● PROBLEM DESCRIPTION
Set down word for word each line from the start of the listing through the line that contains "weld_line, fillet_run, fillet_thick, fillet_steps, fillet_ripple", both included.

● RECORD EXTRACTS
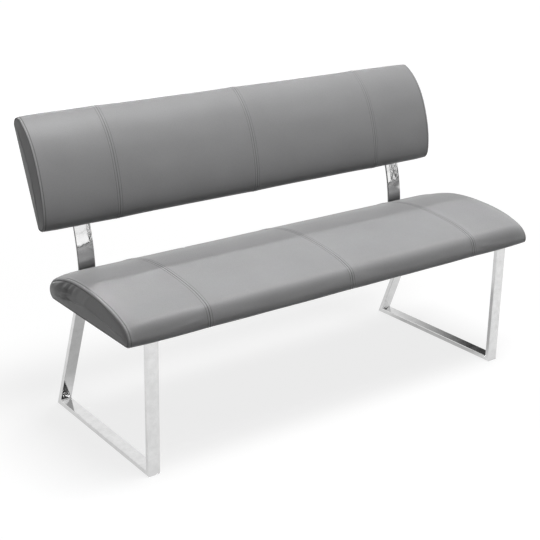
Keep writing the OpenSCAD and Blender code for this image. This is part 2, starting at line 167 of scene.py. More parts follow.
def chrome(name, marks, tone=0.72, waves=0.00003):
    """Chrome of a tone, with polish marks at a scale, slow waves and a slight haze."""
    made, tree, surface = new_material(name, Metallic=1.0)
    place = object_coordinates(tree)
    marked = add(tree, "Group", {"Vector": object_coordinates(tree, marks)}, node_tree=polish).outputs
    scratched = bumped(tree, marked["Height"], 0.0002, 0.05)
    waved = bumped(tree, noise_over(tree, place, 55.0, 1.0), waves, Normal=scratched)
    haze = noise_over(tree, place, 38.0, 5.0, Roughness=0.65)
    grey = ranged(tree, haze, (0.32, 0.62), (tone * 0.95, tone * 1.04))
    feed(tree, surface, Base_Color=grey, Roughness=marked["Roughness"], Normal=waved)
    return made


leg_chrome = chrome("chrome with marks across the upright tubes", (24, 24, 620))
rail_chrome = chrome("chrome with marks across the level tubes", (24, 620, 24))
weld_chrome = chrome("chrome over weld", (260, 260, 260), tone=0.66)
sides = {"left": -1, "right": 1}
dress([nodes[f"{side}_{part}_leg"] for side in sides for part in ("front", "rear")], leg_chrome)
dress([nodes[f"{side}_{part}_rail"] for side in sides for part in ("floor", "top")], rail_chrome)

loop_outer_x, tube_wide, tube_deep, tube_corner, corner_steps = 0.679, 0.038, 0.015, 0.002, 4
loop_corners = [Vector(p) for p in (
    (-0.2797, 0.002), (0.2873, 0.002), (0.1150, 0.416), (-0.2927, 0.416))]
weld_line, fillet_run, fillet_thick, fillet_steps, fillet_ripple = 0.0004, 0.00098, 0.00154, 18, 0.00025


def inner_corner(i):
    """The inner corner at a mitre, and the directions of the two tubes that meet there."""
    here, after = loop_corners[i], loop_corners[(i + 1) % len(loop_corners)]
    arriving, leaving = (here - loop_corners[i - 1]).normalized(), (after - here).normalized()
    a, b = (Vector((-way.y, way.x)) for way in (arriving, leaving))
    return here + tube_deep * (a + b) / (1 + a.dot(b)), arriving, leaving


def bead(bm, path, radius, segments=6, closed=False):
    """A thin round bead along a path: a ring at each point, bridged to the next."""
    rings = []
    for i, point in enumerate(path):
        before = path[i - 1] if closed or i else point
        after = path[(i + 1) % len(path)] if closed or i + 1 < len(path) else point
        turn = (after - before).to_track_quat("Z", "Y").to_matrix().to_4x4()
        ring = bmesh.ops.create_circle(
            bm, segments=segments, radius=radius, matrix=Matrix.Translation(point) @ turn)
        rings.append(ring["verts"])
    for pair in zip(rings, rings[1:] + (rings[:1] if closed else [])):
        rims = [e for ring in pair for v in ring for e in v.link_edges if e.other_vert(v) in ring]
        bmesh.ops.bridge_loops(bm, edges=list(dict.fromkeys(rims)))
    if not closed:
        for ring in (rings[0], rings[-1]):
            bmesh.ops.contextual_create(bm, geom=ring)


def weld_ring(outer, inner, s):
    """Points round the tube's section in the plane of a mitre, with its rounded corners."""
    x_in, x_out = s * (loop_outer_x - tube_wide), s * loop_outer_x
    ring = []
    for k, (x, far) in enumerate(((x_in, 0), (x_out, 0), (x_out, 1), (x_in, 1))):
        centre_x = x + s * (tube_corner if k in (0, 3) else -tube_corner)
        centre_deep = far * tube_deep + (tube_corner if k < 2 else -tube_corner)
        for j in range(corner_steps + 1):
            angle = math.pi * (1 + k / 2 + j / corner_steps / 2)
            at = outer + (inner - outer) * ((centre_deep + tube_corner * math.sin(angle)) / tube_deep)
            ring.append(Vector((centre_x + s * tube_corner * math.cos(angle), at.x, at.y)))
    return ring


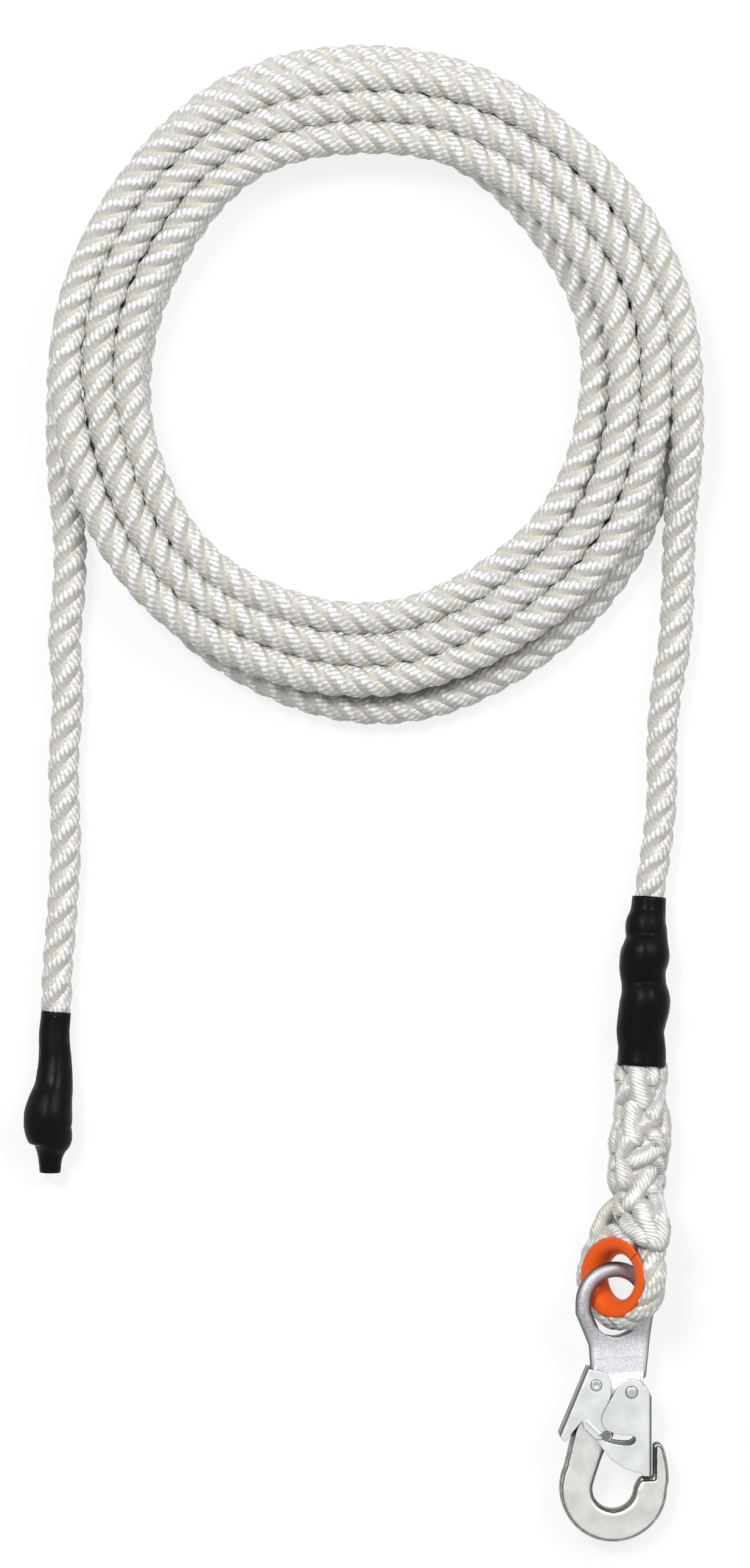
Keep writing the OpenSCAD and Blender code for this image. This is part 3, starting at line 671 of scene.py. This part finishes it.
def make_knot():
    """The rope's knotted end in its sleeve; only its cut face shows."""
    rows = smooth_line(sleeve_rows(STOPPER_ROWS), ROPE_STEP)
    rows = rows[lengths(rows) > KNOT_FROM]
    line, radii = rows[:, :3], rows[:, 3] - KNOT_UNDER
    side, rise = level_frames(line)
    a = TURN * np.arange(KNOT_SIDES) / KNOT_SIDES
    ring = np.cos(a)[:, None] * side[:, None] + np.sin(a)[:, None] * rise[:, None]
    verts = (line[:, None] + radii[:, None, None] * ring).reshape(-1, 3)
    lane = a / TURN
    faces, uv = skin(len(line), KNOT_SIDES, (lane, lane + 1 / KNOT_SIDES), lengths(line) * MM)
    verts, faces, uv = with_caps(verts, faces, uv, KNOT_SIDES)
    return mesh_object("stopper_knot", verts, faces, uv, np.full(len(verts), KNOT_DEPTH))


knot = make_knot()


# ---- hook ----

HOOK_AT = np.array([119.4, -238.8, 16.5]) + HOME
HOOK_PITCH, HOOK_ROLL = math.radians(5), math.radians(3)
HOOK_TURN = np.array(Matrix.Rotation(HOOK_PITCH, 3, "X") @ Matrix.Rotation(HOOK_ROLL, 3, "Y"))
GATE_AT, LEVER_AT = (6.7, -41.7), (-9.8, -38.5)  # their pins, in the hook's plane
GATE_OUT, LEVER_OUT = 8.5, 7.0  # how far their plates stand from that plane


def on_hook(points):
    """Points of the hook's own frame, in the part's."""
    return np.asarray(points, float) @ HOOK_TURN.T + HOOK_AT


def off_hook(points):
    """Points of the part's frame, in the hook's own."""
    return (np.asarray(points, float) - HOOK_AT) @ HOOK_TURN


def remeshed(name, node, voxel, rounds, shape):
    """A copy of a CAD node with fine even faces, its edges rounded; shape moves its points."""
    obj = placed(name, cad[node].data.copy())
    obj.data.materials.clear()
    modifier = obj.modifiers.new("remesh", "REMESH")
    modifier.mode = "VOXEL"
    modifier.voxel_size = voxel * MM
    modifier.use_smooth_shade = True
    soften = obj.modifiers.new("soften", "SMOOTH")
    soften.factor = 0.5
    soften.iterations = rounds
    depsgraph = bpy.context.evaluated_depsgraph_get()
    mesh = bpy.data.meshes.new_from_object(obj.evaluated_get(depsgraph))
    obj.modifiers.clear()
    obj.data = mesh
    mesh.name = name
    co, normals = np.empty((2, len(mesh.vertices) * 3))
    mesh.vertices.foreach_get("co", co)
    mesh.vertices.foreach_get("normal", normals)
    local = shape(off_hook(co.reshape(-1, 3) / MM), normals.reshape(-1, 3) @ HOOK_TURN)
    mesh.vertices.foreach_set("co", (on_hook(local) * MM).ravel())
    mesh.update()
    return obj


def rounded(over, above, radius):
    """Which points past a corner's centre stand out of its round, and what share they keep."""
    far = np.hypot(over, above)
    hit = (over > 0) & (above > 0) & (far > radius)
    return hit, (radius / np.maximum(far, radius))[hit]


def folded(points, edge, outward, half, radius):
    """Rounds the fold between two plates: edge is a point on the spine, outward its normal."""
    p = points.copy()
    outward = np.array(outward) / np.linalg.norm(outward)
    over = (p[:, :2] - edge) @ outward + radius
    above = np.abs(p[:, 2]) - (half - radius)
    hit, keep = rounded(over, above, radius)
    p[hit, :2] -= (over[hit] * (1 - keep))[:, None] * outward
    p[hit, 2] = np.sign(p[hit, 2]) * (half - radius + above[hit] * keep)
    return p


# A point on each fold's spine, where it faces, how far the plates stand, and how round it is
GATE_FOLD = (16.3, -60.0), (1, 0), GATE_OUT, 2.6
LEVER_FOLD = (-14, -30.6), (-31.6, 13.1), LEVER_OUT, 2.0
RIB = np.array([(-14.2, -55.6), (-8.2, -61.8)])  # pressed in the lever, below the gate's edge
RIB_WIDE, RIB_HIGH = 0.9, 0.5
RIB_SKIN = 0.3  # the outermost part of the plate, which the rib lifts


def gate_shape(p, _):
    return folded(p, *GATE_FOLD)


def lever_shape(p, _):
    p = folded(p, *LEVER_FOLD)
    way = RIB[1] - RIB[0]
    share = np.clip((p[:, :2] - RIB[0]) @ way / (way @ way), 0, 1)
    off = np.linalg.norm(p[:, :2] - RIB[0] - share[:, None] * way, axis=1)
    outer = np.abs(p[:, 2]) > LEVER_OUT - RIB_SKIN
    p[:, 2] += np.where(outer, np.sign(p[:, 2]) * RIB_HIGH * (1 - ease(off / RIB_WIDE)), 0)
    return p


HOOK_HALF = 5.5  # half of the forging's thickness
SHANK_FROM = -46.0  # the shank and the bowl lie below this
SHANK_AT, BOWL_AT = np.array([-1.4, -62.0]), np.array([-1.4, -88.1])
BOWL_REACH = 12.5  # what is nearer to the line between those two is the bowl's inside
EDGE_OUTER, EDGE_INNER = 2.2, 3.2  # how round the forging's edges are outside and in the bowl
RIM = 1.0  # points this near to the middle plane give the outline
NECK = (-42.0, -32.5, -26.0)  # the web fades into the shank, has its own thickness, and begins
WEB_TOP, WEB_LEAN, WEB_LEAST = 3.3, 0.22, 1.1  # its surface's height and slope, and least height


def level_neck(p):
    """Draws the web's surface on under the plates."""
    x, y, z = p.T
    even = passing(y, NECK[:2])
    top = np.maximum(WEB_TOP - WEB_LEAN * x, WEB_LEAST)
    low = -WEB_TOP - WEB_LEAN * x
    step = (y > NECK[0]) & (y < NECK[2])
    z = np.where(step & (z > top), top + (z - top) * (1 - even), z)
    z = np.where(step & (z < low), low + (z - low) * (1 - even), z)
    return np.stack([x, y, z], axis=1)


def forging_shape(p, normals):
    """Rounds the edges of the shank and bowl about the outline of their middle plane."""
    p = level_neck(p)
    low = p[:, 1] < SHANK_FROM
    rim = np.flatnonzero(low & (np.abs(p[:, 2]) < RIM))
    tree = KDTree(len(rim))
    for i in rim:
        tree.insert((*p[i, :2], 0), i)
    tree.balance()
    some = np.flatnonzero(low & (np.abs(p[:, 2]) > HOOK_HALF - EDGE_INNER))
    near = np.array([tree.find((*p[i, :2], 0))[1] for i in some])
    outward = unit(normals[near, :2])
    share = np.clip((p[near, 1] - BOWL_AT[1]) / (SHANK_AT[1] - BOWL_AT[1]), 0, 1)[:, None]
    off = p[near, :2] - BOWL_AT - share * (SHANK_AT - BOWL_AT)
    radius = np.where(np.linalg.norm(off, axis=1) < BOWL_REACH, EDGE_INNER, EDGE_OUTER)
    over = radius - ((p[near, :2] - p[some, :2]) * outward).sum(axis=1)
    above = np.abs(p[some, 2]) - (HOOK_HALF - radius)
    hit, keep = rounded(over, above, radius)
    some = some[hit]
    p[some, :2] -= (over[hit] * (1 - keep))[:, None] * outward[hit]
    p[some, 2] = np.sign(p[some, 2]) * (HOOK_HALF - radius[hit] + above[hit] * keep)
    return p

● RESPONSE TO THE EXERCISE
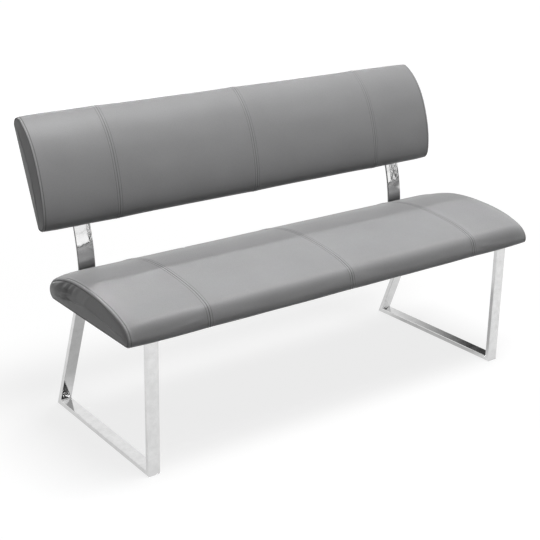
Keep writing the OpenSCAD and Blender code for this image. This is part 2, starting at line 167 of scene.py. More parts follow.
def chrome(name, marks, tone=0.72, waves=0.00003):
    """Chrome of a tone, with polish marks at a scale, slow waves and a slight haze."""
    made, tree, surface = new_material(name, Metallic=1.0)
    place = object_coordinates(tree)
    marked = add(tree, "Group", {"Vector": object_coordinates(tree, marks)}, node_tree=polish).outputs
    scratched = bumped(tree, marked["Height"], 0.0002, 0.05)
    waved = bumped(tree, noise_over(tree, place, 55.0, 1.0), waves, Normal=scratched)
    haze = noise_over(tree, place, 38.0, 5.0, Roughness=0.65)
    grey = ranged(tree, haze, (0.32, 0.62), (tone * 0.95, tone * 1.04))
    feed(tree, surface, Base_Color=grey, Roughness=marked["Roughness"], Normal=waved)
    return made


leg_chrome = chrome("chrome with marks across the upright tubes", (24, 24, 620))
rail_chrome = chrome("chrome with marks across the level tubes", (24, 620, 24))
weld_chrome = chrome("chrome over weld", (260, 260, 260), tone=0.66)
sides = {"left": -1, "right": 1}
dress([nodes[f"{side}_{part}_leg"] for side in sides for part in ("front", "rear")], leg_chrome)
dress([nodes[f"{side}_{part}_rail"] for side in sides for part in ("floor", "top")], rail_chrome)

loop_outer_x, tube_wide, tube_deep, tube_corner, corner_steps = 0.679, 0.038, 0.015, 0.002, 4
loop_corners = [Vector(p) for p in (
    (-0.2797, 0.002), (0.2873, 0.002), (0.1150, 0.416), (-0.2927, 0.416))]
weld_line, fillet_run, fillet_thick, fillet_steps, fillet_ripple = 0.0004, 0.00098, 0.00154, 18, 0.00025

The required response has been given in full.